Много было в этих заявлениях скверно пахнущих вещей, и все это, признаться, просто огорошило меня вначале. Я себе никак, ну, никак не могла представить, что все эти художества приписываются тому Вашинцеву, которого я знала прежде. Поэтому первое, что пришло мне в голову, — это то, что тот Вашинцев и трестовский просто однофамильцы и никакого друг к другу отношения не имеют. Но, увы, заглянув в анкету и приложенную к ней автобиографию, я убедилась, что это именно тот Вашинцев. Долго я просидела над лежащими передо мной документами и не потому, чтобы я их очень уж старательно изучала (нет, я их только просмотрела и даже довольно бегло), а потому, что они задели меня, глубоко задели.
Не знаю, как объяснить странные и противоречивые чувства, которые овладели мной. Все эти заявления казались достаточно убедительными (одно из них подписано было членом парткома), и я должна была бы отвернуться от Вашинцева, думать о нем, как о человеке подлом и низком. Но, вместо того, мне только сейчас представилось вдруг с удивительной ясностью, каким славным был он прежде. И только сейчас я как бы почувствовала, как бы разглядела того прежнего Вашинцева и поняла его.
Это ведь часто с нами бывает, что случившееся или даже мелькнувшее в нашей жизни (событие, человека, даже отдельную фразу) разглядишь, объяснишь и поймешь только много позже, поумнев и хлебнув горького.
Так было со мной и в этот раз, и так приманчиво, так чудно показалось мне это недавнее, что я едва не заревела оттого, что оно испорчено. И я почувствовала горькую злобу против Вашинцева, против этого сегодняшнего Вашинцева, который испортил мне того, прежнего. Злоба эта держалась до самого дня личной встречи с Вашинцевым, когда опять все замутилось и перепуталось.

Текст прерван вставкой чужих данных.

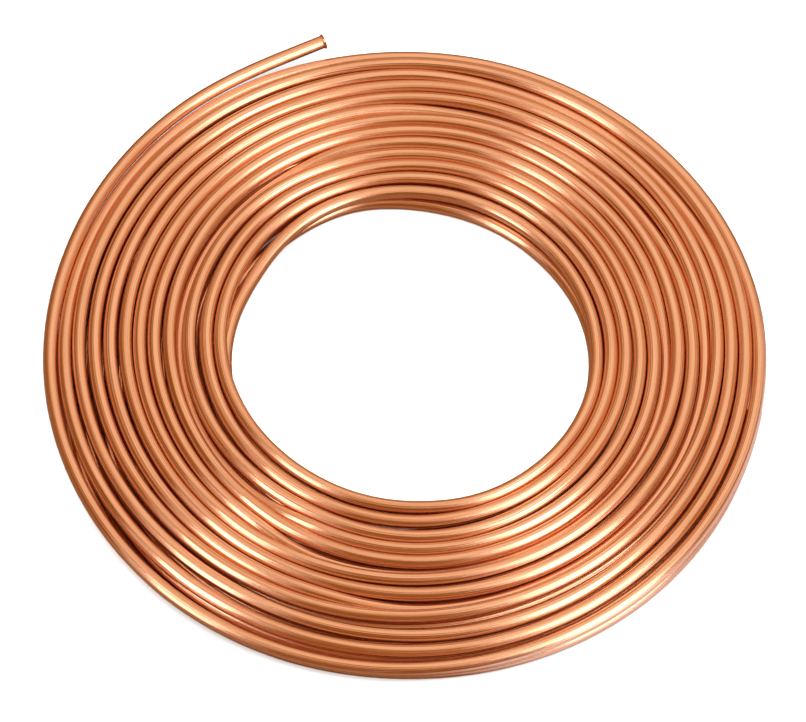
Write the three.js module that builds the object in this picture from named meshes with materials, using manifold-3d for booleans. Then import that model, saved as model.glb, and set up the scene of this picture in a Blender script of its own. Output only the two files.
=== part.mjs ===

Я сидела одна в парткоме, когда он вошел. Я хотела быть строгой и холодной, но, увидев его, обрадовалась и позабыла о лежащих передо мной бумагах.
— Вашинцев! — вскричала я. — Здоро́во!
Он молча поклонился и прошел к столу.
Я с тревогой и смущением оглядела Вашинцева. Он, казалось, сильно постарел, смуглые прежде щеки приобрели землистый оттенок, глаза были обведены темными кругами, блеск их помутнел.
— Садись, — сказала я, все продолжая его рассматривать и все дивясь происшедшей в нем перемене. — Ты знаешь, зачем я тебя просила прийти?